At one point, Lucy (we’re on first-name terms now, right?) also shares that she’s written a new song titled ‘Nebraska’, inspired by a book she’s read by Willa Cather, and we all feel as though we should ask her if we could borrow it for the weekend — we’d return it to her the next time we hang out.

Honest, fragile and personal, it was a set that made us all voyeurs to her emotions and insecurities. But as flawless as the set was, and as flawless as Lucy Rose was, and as flawless as her vocals were, one couldn’t help but yearn for a tad more bite in the music.

As one critic put it more aptly, Like I Used To creates “a hazy sound that leaves you feeling as if you’ve bathed in lavender oil – lovely, but lacking the acerbic touch that would elevate her to a leading role.” Lucy’s talent is quite apparent, and her rising fame quite unsurprising despite her own bewilderment at it; but if she were to shed the comparisons to Laura Marling (not that that’s not a compliment by any measure) there will need to be more elements of surprise — like that amazing version of ‘Shiver’ she played on electric guitar instead of an acoustic (“We were flying, so I couldn’t pack too many guitars”) that added a dream-like patina to heartache.
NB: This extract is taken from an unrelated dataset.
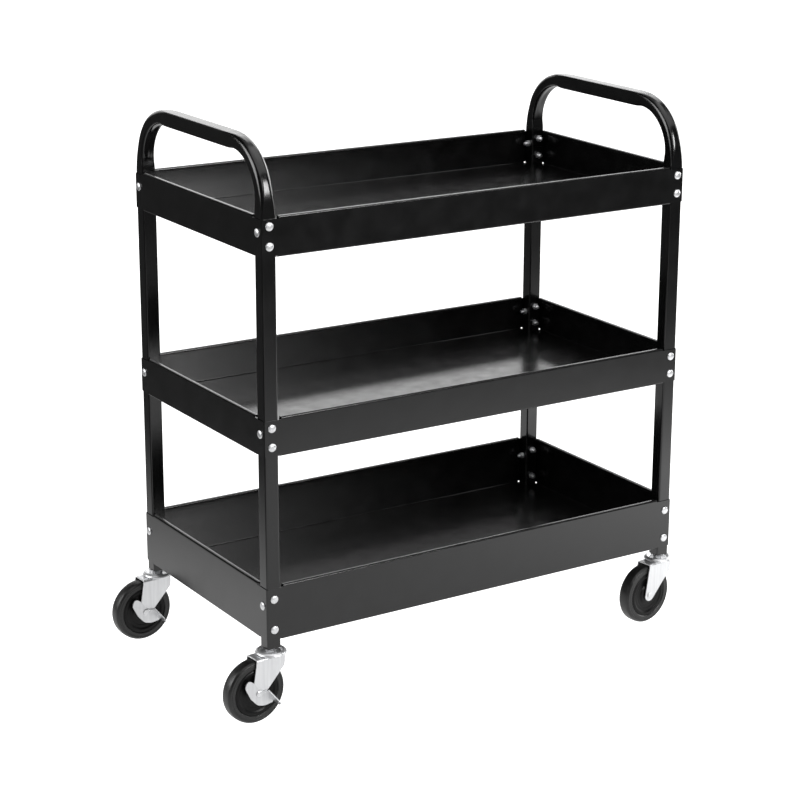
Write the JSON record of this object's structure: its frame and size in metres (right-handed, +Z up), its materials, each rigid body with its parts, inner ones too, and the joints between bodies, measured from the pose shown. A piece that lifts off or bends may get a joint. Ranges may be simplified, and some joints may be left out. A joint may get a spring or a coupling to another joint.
{
  "type": "tool cart",
  "caption": "Black steel tool cart: stacked open trays on square tube legs, a U-shaped tube handle at each end, and swivel casters, those at one end with foot brakes.",
  "frame": {"origin": "on the floor, below the centre of the trays", "axes": "+X along the long side, towards the end whose casters have no brake; +Y across the cart, towards the back long side; +Z up"},
  "size_m": [0.841, 0.4388, 0.8725],
  "materials": {
    "powder_coat": "semi-gloss black powder coat",
    "gloss_black": "gloss black paint",
    "zinc": "bright zinc plate",
    "steel": "plain steel",
    "rubber": "matte moulded rubber",
    "black_plastic": "satin moulded plastic"
  },
  "bodies": {
    "cart": {"top_tray": "powder_coat", "middle_tray": "powder_coat", "bottom_tray": "powder_coat", "handle_left": "gloss_black", "handle_right": "gloss_black", "leg_front_left": "gloss_black", "leg_back_left": "gloss_black", "leg_front_right": "gloss_black", "leg_back_right": "gloss_black", "tube_joiner_front_left": "steel", "tube_joiner_back_left": "steel", "tube_joiner_front_right": "steel", "tube_joiner_back_right": "steel", "leg_foot_front_left": "steel", "leg_foot_back_left": "steel", "leg_foot_front_right": "steel", "leg_foot_back_right": "steel", "caster_stem_front_left": "zinc", "caster_stem_back_left": "zinc", "caster_stem_front_right": "zinc", "caster_stem_back_right": "zinc", "stem_nut_front_left": "zinc", "stem_nut_back_left": "zinc", "stem_nut_front_right": "zinc", "stem_nut_back_right": "zinc", "ball_cup_front_left": "zinc", "ball_cup_back_left": "zinc", "ball_cup_front_right": "zinc", "ball_cup_back_right": "zinc"},
    "fork_front_left": {"fork_front_left": "zinc", "axle_front_left": "zinc", "axle_sleeve_front_left": "steel"},
    "fork_back_left": {"fork_back_left": "zinc", "axle_back_left": "zinc", "axle_sleeve_back_left": "steel"},
    "fork_front_right": {"fork_front_right": "zinc", "axle_front_right": "zinc", "axle_sleeve_front_right": "steel"},
    "fork_back_right": {"fork_back_right": "zinc", "axle_back_right": "zinc", "axle_sleeve_back_right": "steel"},
    "wheel_front_left": {"wheel_core_front_left": "black_plastic", "tyre_front_left": "rubber"},
    "wheel_back_left": {"wheel_core_back_left": "black_plastic", "tyre_back_left": "rubber"},
    "wheel_front_right": {"wheel_core_front_right": "black_plastic", "tyre_front_right": "rubber"},
    "wheel_back_right": {"wheel_core_back_right": "black_plastic", "tyre_back_right": "rubber"},
    "brake_front_left": {"brake_lever_front_left": "zinc"},
    "brake_back_left": {"brake_lever_back_left": "zinc"}
  },
  "joints": [
    {"name": "swivel_front_left", "type": "hinge", "parent": "cart", "child": "fork_front_left", "pos_m": [-0.36765, -0.18865, 0.102], "axis": [0, 0, 1], "continuous": true},
    {"name": "swivel_back_left", "type": "hinge", "parent": "cart", "child": "fork_back_left", "pos_m": [-0.36765, 0.18865, 0.102], "axis": [0, 0, 1], "continuous": true},
    {"name": "swivel_front_right", "type": "hinge", "parent": "cart", "child": "fork_front_right", "pos_m": [0.36765, -0.18865, 0.102], "axis": [0, 0, 1], "continuous": true},
    {"name": "swivel_back_right", "type": "hinge", "parent": "cart", "child": "fork_back_right", "pos_m": [0.36765, 0.18865, 0.102], "axis": [0, 0, 1], "continuous": true},
    {"name": "roll_front_left", "type": "hinge", "parent": "fork_front_left", "child": "wheel_front_left", "pos_m": [-0.39957, -0.19088, 0.0495], "axis": [-0.0698, 0.9976, 0], "continuous": true},
    {"name": "roll_back_left", "type": "hinge", "parent": "fork_back_left", "child": "wheel_back_left", "pos_m": [-0.39961, 0.18698, 0.0495], "axis": [-0.0523, 0.9986, 0], "continuous": true},
    {"name": "roll_front_right", "type": "hinge", "parent": "fork_front_right", "child": "wheel_front_right", "pos_m": [0.33596, -0.1931, 0.0495], "axis": [-0.1392, 0.9903, 0], "continuous": true},
    {"name": "roll_back_right", "type": "hinge", "parent": "fork_back_right", "child": "wheel_back_right", "pos_m": [0.33577, 0.18586, 0.0495], "axis": [-0.0872, 0.9962, 0], "continuous": true},
    {"name": "brake_front_left", "type": "hinge", "parent": "fork_front_left", "child": "brake_front_left", "pos_m": [-0.39957, -0.19088, 0.0495], "axis": [-0.0698, 0.9976, 0], "range_deg": [0, 30]},
    {"name": "brake_back_left", "type": "hinge", "parent": "fork_back_left", "child": "brake_back_left", "pos_m": [-0.39961, 0.18698, 0.0495], "axis": [-0.0523, 0.9986, 0], "range_deg": [0, 30]}
  ]
}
Nevertheless, it was an unquestionably beautiful performance made literally up-close-and-personal when the audience swarmed the stage within centimetres of her, in response to her quite misinterpreted invitation to ‘stand and boogie’.

“This is insane. Who knew?” She mutters into the mic but not to the audience. “Who would have known that my best show would be in Singapore?”